WHAT IS REQUIRED: Restate the whole listing exactly.

★ ★ ★ ★

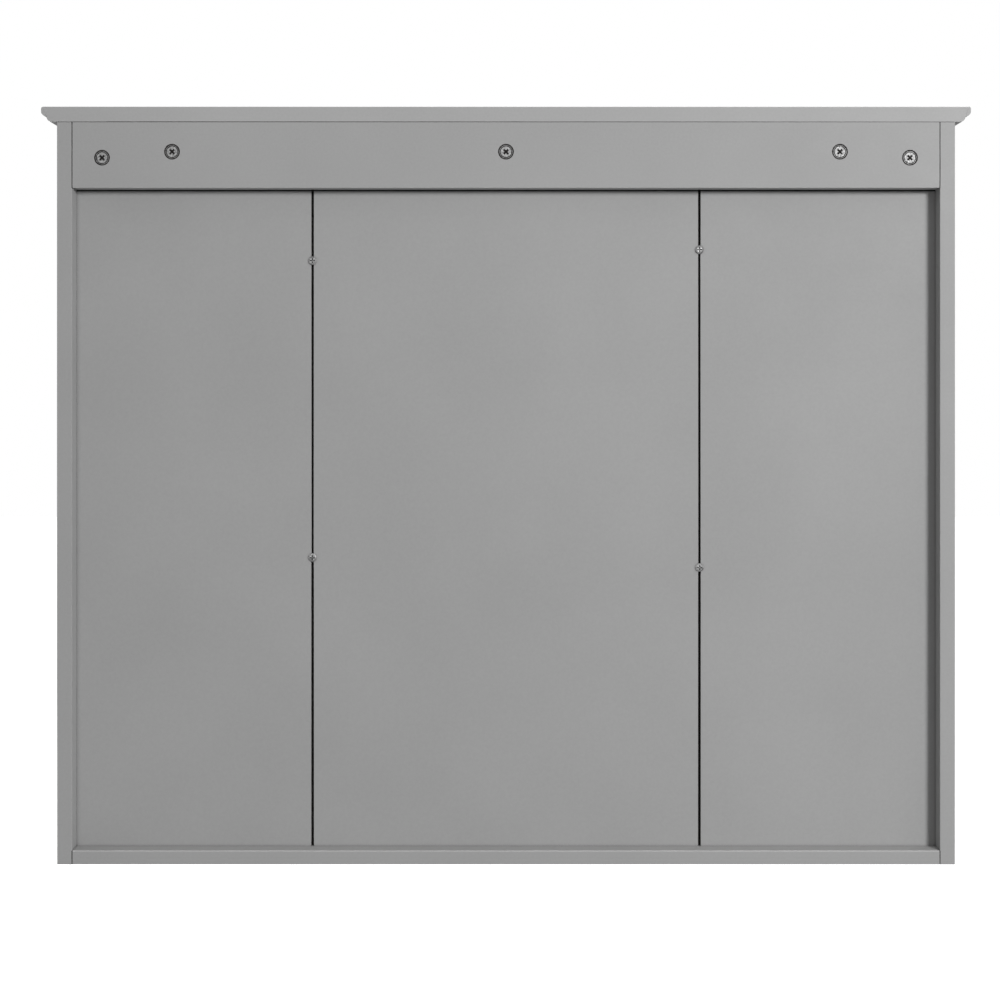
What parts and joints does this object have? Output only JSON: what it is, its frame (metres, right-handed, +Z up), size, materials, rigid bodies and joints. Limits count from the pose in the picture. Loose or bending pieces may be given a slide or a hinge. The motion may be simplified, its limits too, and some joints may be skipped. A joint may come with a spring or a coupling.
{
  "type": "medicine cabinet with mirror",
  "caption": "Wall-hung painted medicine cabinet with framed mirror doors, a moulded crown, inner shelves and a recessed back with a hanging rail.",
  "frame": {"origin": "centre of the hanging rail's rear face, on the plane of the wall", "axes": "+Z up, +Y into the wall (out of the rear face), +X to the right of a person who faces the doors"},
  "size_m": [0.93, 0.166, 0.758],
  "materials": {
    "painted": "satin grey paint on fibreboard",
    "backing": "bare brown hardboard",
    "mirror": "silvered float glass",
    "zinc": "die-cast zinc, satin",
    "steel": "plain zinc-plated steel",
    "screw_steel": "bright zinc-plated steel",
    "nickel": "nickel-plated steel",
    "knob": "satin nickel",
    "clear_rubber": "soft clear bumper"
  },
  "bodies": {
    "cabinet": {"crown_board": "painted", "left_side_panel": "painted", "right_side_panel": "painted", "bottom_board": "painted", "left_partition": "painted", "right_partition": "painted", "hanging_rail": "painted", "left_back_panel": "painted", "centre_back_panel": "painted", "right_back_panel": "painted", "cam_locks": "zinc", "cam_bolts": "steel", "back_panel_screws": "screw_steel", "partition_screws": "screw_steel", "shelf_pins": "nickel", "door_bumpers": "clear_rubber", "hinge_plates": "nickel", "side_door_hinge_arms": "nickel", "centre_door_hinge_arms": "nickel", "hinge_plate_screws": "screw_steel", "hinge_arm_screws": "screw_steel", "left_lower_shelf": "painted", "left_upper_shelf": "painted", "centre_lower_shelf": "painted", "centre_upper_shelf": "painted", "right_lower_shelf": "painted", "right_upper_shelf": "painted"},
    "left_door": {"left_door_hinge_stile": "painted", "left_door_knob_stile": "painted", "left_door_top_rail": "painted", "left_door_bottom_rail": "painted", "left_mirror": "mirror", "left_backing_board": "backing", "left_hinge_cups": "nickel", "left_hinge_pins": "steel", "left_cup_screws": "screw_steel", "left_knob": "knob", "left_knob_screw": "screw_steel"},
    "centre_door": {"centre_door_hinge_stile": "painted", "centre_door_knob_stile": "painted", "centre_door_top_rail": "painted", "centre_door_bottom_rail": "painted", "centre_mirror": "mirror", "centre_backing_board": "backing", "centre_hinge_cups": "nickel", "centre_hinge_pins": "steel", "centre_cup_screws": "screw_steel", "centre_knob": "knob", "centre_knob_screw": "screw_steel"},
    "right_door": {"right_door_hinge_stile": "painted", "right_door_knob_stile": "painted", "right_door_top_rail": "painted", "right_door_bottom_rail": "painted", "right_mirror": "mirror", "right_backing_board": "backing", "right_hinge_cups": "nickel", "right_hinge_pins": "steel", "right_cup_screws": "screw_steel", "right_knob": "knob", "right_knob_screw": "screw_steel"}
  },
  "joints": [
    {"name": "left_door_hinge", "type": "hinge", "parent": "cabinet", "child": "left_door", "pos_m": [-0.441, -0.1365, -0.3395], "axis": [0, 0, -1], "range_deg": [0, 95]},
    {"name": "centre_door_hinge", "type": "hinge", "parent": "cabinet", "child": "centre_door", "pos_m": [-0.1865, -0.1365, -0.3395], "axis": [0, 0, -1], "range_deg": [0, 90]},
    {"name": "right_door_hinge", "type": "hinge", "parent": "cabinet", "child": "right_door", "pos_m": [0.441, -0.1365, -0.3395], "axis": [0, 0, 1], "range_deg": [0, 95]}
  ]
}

★ ★ ★ ★

RESULT BELOW:
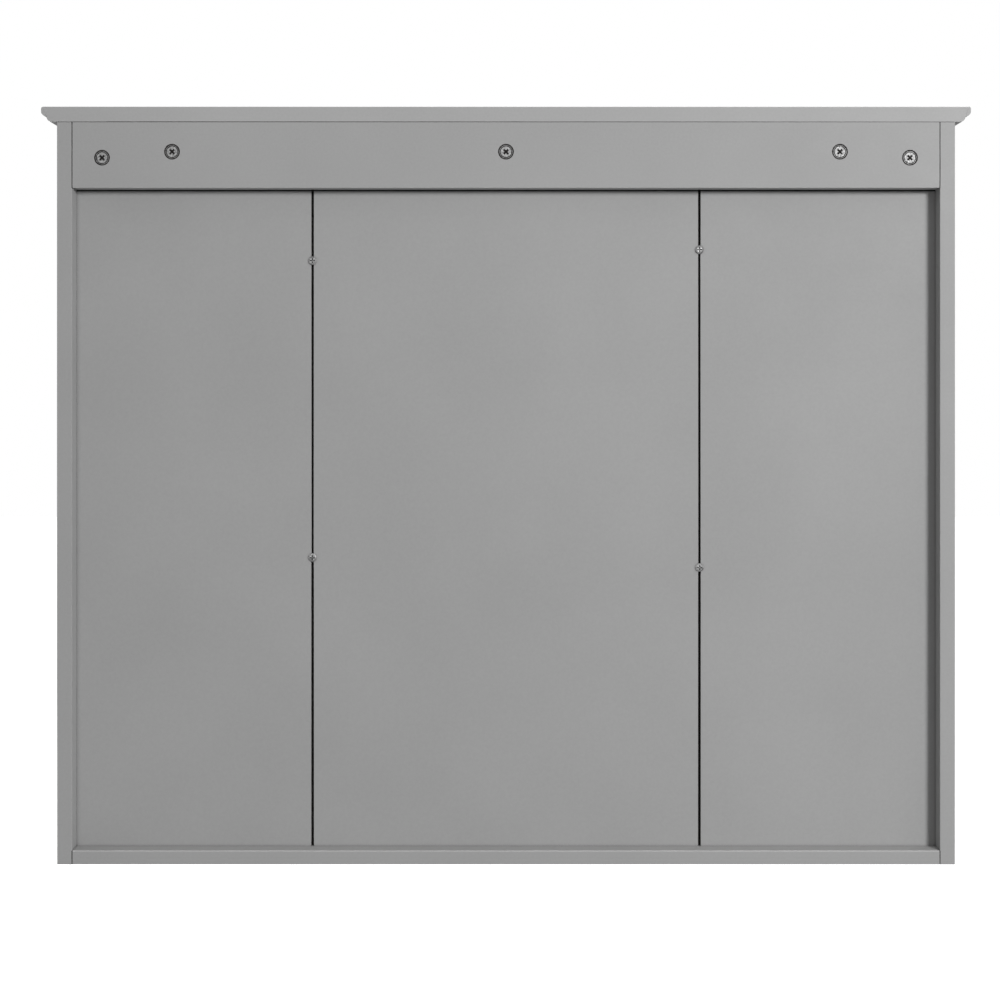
What parts and joints does this object have? Output only JSON: what it is, its frame (metres, right-handed, +Z up), size, materials, rigid bodies and joints. Limits count from the pose in the picture. Loose or bending pieces may be given a slide or a hinge. The motion may be simplified, its limits too, and some joints may be skipped. A joint may come with a spring or a coupling.
{
  "type": "medicine cabinet with mirror",
  "caption": "Wall-hung painted medicine cabinet with framed mirror doors, a moulded crown, inner shelves and a recessed back with a hanging rail.",
  "frame": {"origin": "centre of the hanging rail's rear face, on the plane of the wall", "axes": "+Z up, +Y into the wall (out of the rear face), +X to the right of a person who faces the doors"},
  "size_m": [0.93, 0.166, 0.758],
  "materials": {
    "painted": "satin grey paint on fibreboard",
    "backing": "bare brown hardboard",
    "mirror": "silvered float glass",
    "zinc": "die-cast zinc, satin",
    "steel": "plain zinc-plated steel",
    "screw_steel": "bright zinc-plated steel",
    "nickel": "nickel-plated steel",
    "knob": "satin nickel",
    "clear_rubber": "soft clear bumper"
  },
  "bodies": {
    "cabinet": {"crown_board": "painted", "left_side_panel": "painted", "right_side_panel": "painted", "bottom_board": "painted", "left_partition": "painted", "right_partition": "painted", "hanging_rail": "painted", "left_back_panel": "painted", "centre_back_panel": "painted", "right_back_panel": "painted", "cam_locks": "zinc", "cam_bolts": "steel", "back_panel_screws": "screw_steel", "partition_screws": "screw_steel", "shelf_pins": "nickel", "door_bumpers": "clear_rubber", "hinge_plates": "nickel", "side_door_hinge_arms": "nickel", "centre_door_hinge_arms": "nickel", "hinge_plate_screws": "screw_steel", "hinge_arm_screws": "screw_steel", "left_lower_shelf": "painted", "left_upper_shelf": "painted", "centre_lower_shelf": "painted", "centre_upper_shelf": "painted", "right_lower_shelf": "painted", "right_upper_shelf": "painted"},
    "left_door": {"left_door_hinge_stile": "painted", "left_door_knob_stile": "painted", "left_door_top_rail": "painted", "left_door_bottom_rail": "painted", "left_mirror": "mirror", "left_backing_board": "backing", "left_hinge_cups": "nickel", "left_hinge_pins": "steel", "left_cup_screws": "screw_steel", "left_knob": "knob", "left_knob_screw": "screw_steel"},
    "centre_door": {"centre_door_hinge_stile": "painted", "centre_door_knob_stile": "painted", "centre_door_top_rail": "painted", "centre_door_bottom_rail": "painted", "centre_mirror": "mirror", "centre_backing_board": "backing", "centre_hinge_cups": "nickel", "centre_hinge_pins": "steel", "centre_cup_screws": "screw_steel", "centre_knob": "knob", "centre_knob_screw": "screw_steel"},
    "right_door": {"right_door_hinge_stile": "painted", "right_door_knob_stile": "painted", "right_door_top_rail": "painted", "right_door_bottom_rail": "painted", "right_mirror": "mirror", "right_backing_board": "backing", "right_hinge_cups": "nickel", "right_hinge_pins": "steel", "right_cup_screws": "screw_steel", "right_knob": "knob", "right_knob_screw": "screw_steel"}
  },
  "joints": [
    {"name": "left_door_hinge", "type": "hinge", "parent": "cabinet", "child": "left_door", "pos_m": [-0.441, -0.1365, -0.3395], "axis": [0, 0, -1], "range_deg": [0, 95]},
    {"name": "centre_door_hinge", "type": "hinge", "parent": "cabinet", "child": "centre_door", "pos_m": [-0.1865, -0.1365, -0.3395], "axis": [0, 0, -1], "range_deg": [0, 90]},
    {"name": "right_door_hinge", "type": "hinge", "parent": "cabinet", "child": "right_door", "pos_m": [0.441, -0.1365, -0.3395], "axis": [0, 0, 1], "range_deg": [0, 95]}
  ]
}